Economy

Indian Economic Advisors

Economic Advisors

India has been a famous pioneer of economics in the early period. The Arthashastra is a treatise which is celebrated as one of the greatest works on governance. However, the subsequent economists that followed have been lost in history. India has had an illustrious past in terms of economic advisors guiding the power structures and establishments of the time.

A few foreigners have played a prominent role in economic policy in India. James Steuart, later known as Sir James Steuart Denham, 4th Baronet, is considered to be the first Economic Advisor to the ‘Government of India’. The Scottish economist was the leading expositor of mercantilist views. He was an advisor to the East India Company, and wrote a book titled, The Principles Of Money Applied To The Present State Of The Coin Of Bengal. Even though the position of the economic advisor ended with his tenure, economists such as Thomas Malthus and J.S. Mill continued to play a critical role in the policies of the Company.

Ralph Whitenack, a little known American economist, served Sayajirao Gaekwad III, the Maharaja of Baroda. The first time the Maharaja met the economist was in 1906 during the Gaekwad’s visit to America. Ralpha Whitenack was a professor at Brown University at that time. It is said that on seeing the ‘Yankee importunity’ of the professor, Sayajirao invited Prof. Whitenack to Baroda to be an advisor. This move was not well received by the British in the state. Major Pritchard felt a risk of “possible meddling by him in the political affairs of the state”. On November 27th 1906, the Amatya (Dewan) of the kingdom, R.C. Dutt, issued the order appointing Whitenack as “expert advisor in matter relating to the industrial development of the state”, effective from November 3rd 1906. Whitenack was the first American to be employed in India in a non-teaching position.

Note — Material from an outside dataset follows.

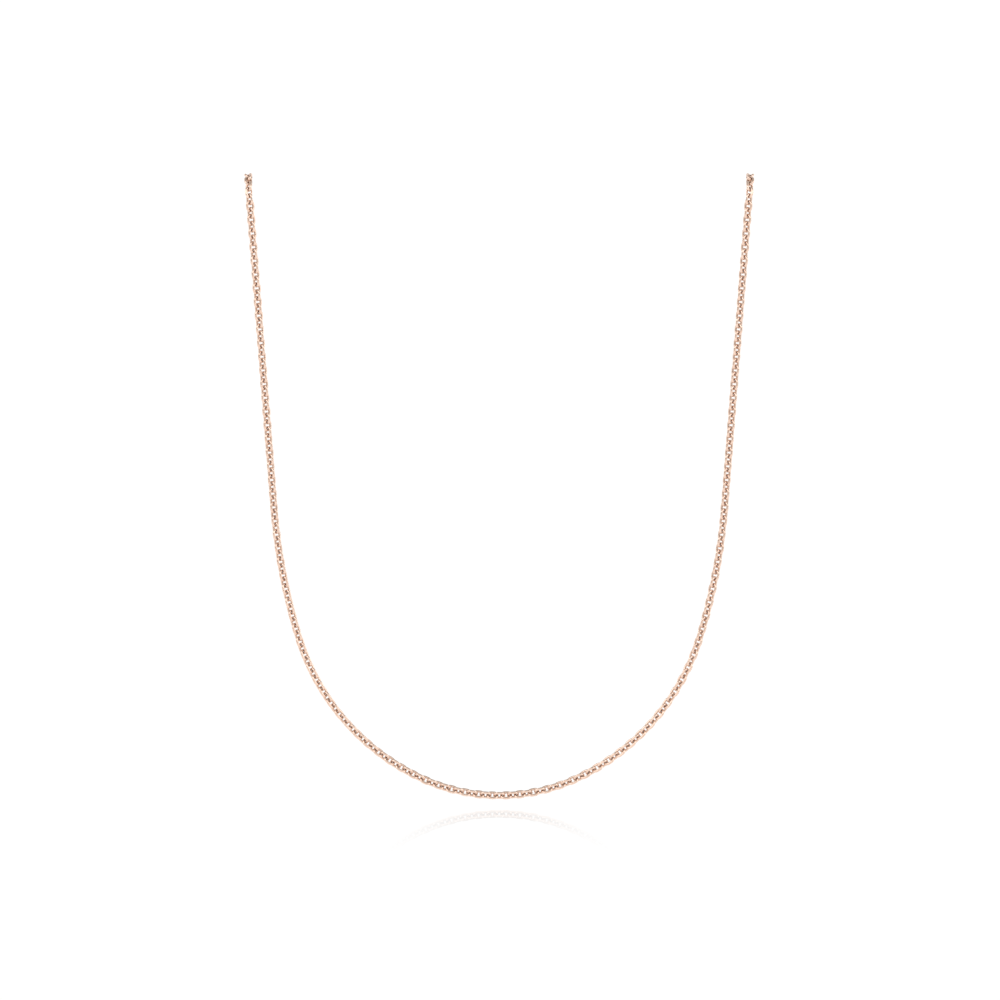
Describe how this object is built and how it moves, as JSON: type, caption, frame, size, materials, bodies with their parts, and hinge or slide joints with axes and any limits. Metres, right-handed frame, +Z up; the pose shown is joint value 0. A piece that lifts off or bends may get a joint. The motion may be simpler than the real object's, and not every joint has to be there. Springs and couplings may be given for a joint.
{
  "type": "chain necklace",
  "caption": "Fine cable-chain necklace of small oval links in rose gold, hanging in a long U from the neck and closed at the nape with a lobster clasp.",
  "frame": {"origin": "centre of the neck opening, level with the chain round the neck", "axes": "+X across the neck to the clasp side, +Y from the front to the nape, +Z up"},
  "size_m": [0.1008, 0.0525, 0.1253],
  "materials": {
    "chain_rose_gold": "polished rose gold",
    "clasp_rose_gold": "polished rose gold",
    "spring_steel": "plain steel"
  },
  "bodies": {
    "shoulders": {"shoulder_run_right": "chain_rose_gold", "shoulder_run_left": "chain_rose_gold"},
    "front_band_01": {"front_run_01_right": "chain_rose_gold", "front_run_01_left": "chain_rose_gold"},
    "front_band_02": {"front_run_02_right": "chain_rose_gold", "front_run_02_left": "chain_rose_gold"},
    "front_band_03": {"front_run_03_right": "chain_rose_gold", "front_run_03_left": "chain_rose_gold"},
    "front_band_04": {"front_run_04_right": "chain_rose_gold", "front_run_04_left": "chain_rose_gold"},
    "front_band_05": {"front_run_05_right": "chain_rose_gold", "front_run_05_left": "chain_rose_gold"},
    "front_band_06": {"front_run_06_right": "chain_rose_gold", "front_run_06_left": "chain_rose_gold"},
    "front_band_07": {"front_run_07_right": "chain_rose_gold", "front_run_07_left": "chain_rose_gold"},
    "front_band_08": {"front_run_08_right": "chain_rose_gold", "front_run_08_left": "chain_rose_gold"},
    "front_band_09": {"front_run_09_right": "chain_rose_gold", "front_run_09_left": "chain_rose_gold"},
    "front_band_10": {"front_run_10_right": "chain_rose_gold", "front_run_10_left": "chain_rose_gold"},
    "front_bottom": {"bottom_run": "chain_rose_gold"},
    "back_band_01": {"back_run_01_right": "chain_rose_gold", "back_run_01_left": "chain_rose_gold"},
    "back_band_02": {"back_run_02_right": "chain_rose_gold", "back_run_02_left": "chain_rose_gold"},
    "back_band_03": {"back_run_03_right": "chain_rose_gold", "back_run_03_left": "chain_rose_gold"},
    "back_band_04": {"back_run_04_right": "chain_rose_gold", "back_run_04_left": "chain_rose_gold"},
    "back_band_05": {"back_run_05_right": "chain_rose_gold", "back_run_05_left": "chain_rose_gold"},
    "jump_ring": {"jump_ring": "clasp_rose_gold"},
    "clasp": {"clasp_body": "clasp_rose_gold", "clasp_rivet": "clasp_rose_gold", "clasp_spring": "spring_steel"},
    "trigger": {"clasp_trigger": "clasp_rose_gold"},
    "end_ring": {"end_ring": "clasp_rose_gold"}
  },
  "joints": [
    {"name": "front_swing_01", "type": "hinge", "parent": "shoulders", "child": "front_band_01", "pos_m": [0, -0.02438, -0.00259], "axis": [-1, 0, 0], "range_deg": [-2, 12]},
    {"name": "front_swing_02", "type": "hinge", "parent": "front_band_01", "child": "front_band_02", "pos_m": [0, -0.02481, -0.01608], "axis": [-1, 0, 0], "range_deg": [-12, 12]},
    {"name": "front_swing_03", "type": "hinge", "parent": "front_band_02", "child": "front_band_03", "pos_m": [0, -0.02481, -0.02964], "axis": [-1, 0, 0], "range_deg": [-12, 12]},
    {"name": "front_swing_04", "type": "hinge", "parent": "front_band_03", "child": "front_band_04", "pos_m": [0, -0.02481, -0.0432], "axis": [-1, 0, 0], "range_deg": [-12, 12]},
    {"name": "front_swing_05", "type": "hinge", "parent": "front_band_04", "child": "front_band_05", "pos_m": [0, -0.02481, -0.05675], "axis": [-1, 0, 0], "range_deg": [-12, 12]},
    {"name": "front_swing_06", "type": "hinge", "parent": "front_band_05", "child": "front_band_06", "pos_m": [0, -0.02481, -0.0703], "axis": [-1, 0, 0], "range_deg": [-12, 12]},
    {"name": "front_swing_07", "type": "hinge", "parent": "front_band_06", "child": "front_band_07", "pos_m": [0, -0.02481, -0.08369], "axis": [-1, 0, 0], "range_deg": [-12, 12]},
    {"name": "front_swing_08", "type": "hinge", "parent": "front_band_07", "child": "front_band_08", "pos_m": [0, -0.02481, -0.09664], "axis": [-1, 0, 0], "range_deg": [-12, 12]},
    {"name": "front_swing_09", "type": "hinge", "parent": "front_band_08", "child": "front_band_09", "pos_m": [0, -0.02481, -0.10802], "axis": [-1, 0, 0], "range_deg": [-12, 12]},
    {"name": "front_swing_10", "type": "hinge", "parent": "front_band_09", "child": "front_band_10", "pos_m": [0, -0.02481, -0.11675], "axis": [-1, 0, 0], "range_deg": [-12, 12]},
    {"name": "front_swing_11", "type": "hinge", "parent": "front_band_10", "child": "front_bottom", "pos_m": [0, -0.02481, -0.12184], "axis": [-1, 0, 0], "range_deg": [-12, 12]},
    {"name": "back_lift_01", "type": "hinge", "parent": "shoulders", "child": "back_band_01", "pos_m": [0, -0.01183, 0], "axis": [1, 0, 0], "range_deg": [0, 14]},
    {"name": "back_lift_02", "type": "hinge", "parent": "back_band_01", "child": "back_band_02", "pos_m": [0, -0.00015, 0], "axis": [1, 0, 0], "range_deg": [0, 14]},
    {"name": "back_lift_03", "type": "hinge", "parent": "back_band_02", "child": "back_band_03", "pos_m": [0, 0.01008, 0], "axis": [1, 0, 0], "range_deg": [0, 14]},
    {"name": "back_lift_04", "type": "hinge", "parent": "back_band_03", "child": "back_band_04", "pos_m": [0, 0.01804, 0], "axis": [1, 0, 0], "range_deg": [0, 14]},
    {"name": "back_lift_05", "type": "hinge", "parent": "back_band_04", "child": "back_band_05", "pos_m": [0, 0.02308, 0], "axis": [1, 0, 0], "range_deg": [0, 14]},
    {"name": "jump_ring_turn", "type": "hinge", "parent": "back_band_05", "child": "jump_ring", "pos_m": [0, 0.02481, 0], "axis": [1, 0, 0], "range_deg": [-8, 8]},
    {"name": "clasp_turn", "type": "hinge", "parent": "jump_ring", "child": "clasp", "pos_m": [0, 0.02481, 0], "axis": [1, 0, 0], "range_deg": [-10, 10]},
    {"name": "end_ring_turn", "type": "hinge", "parent": "back_band_05", "child": "end_ring", "pos_m": [0, 0.02481, 0], "axis": [1, 0, 0], "range_deg": [-7, 7]},
    {"name": "trigger_press", "type": "hinge", "parent": "clasp", "child": "trigger", "pos_m": [0.00095, 0.02481, -0.00095], "axis": [0, 1, 0], "range_deg": [0, 28], "stiffness_Nm_per_rad": 0.0004, "springref_deg": -17.19, "deforming": ["clasp_spring"]}
  ]
}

It is interesting that an American was appointed as an advisor in an area where British talent was widely available. One of the reasons cited is the perceived conflict of interest. While there was an alignment of goals in areas such as engineering and architecture, the areas of economic interest such as banking and industry were approached with a perceived threat. The goals of the British and those of the kingdoms might not have been in sync. There was also a critical advantage Whitenack had over the British, given his hands-on experience in setting up and operating industries in the US.

Despite being industrially progressive, the state of Baroda was heavily underbanked. The Maharaja realized this was looking at ways to expand the banking network in the state. Whitenack proposed the setting up a bank called The People’s Bank of Baroda’ By allowing other banks to set up their branches, the threat of deposits being taken from here for credit creation elsewhere posed a threat to the state. Hence, he built consensus among the traditional banking community of ‘shroffs’ to help set up the bank and raise capital. There was a lot of debate between the government, the private sector and Whitenack, as a large sum was required in setting up the bank. Whitenack pleaded the government to view the money they invested in the bank as “to help people in their industrial pursuit” rather than viewing this as a tool to raise money for the state. On July 19th, 1908 a public meeting was held to reach consensus, and the next day, the bank was incorporated under the Baroda Companies Act with the patronage of state. People of the state were given a preference in the allotment of shares.

The British government in India started appointing economic advisors in the 1930’s. The Government of Punjab appointed B K Madan as an economic advisor in 1935. In 1937, Theodore Gregory was appointed as the economic advisor to the Government of India. After independence, Gyan Chand was appointed the first economic advisor to the Government of India.

The position of the Chief Economic Advisor (CEA) was created in 1956 by C D Deshmukh. JJ Anjaria was appointed to fill the prestigious position. Since then, this position has been held by many illustrious personalities. Former Prime Minister Manmohan Singh held the position from 1972-1976. Bimal Jalan, Kaushik Basu, Raghuram Rajan have occupied the post in recent times and have been recognized across the world for their mastery over the subject. The current Chief Economic Advisor is Arvind Subramanian, a contemporary of Raghuram Rajan. He has redefined the position of CEA by not only engaging policy makers, but also engaging academicians across the country to raise the level of economic research and set priority areas. His course at IIT Delhi is extremely comprehensive and covers numerous aspects of the Indian economy.

The tradition of economic advisors in the nation continues to be carried on by extremely accomplished and erudite practitioners.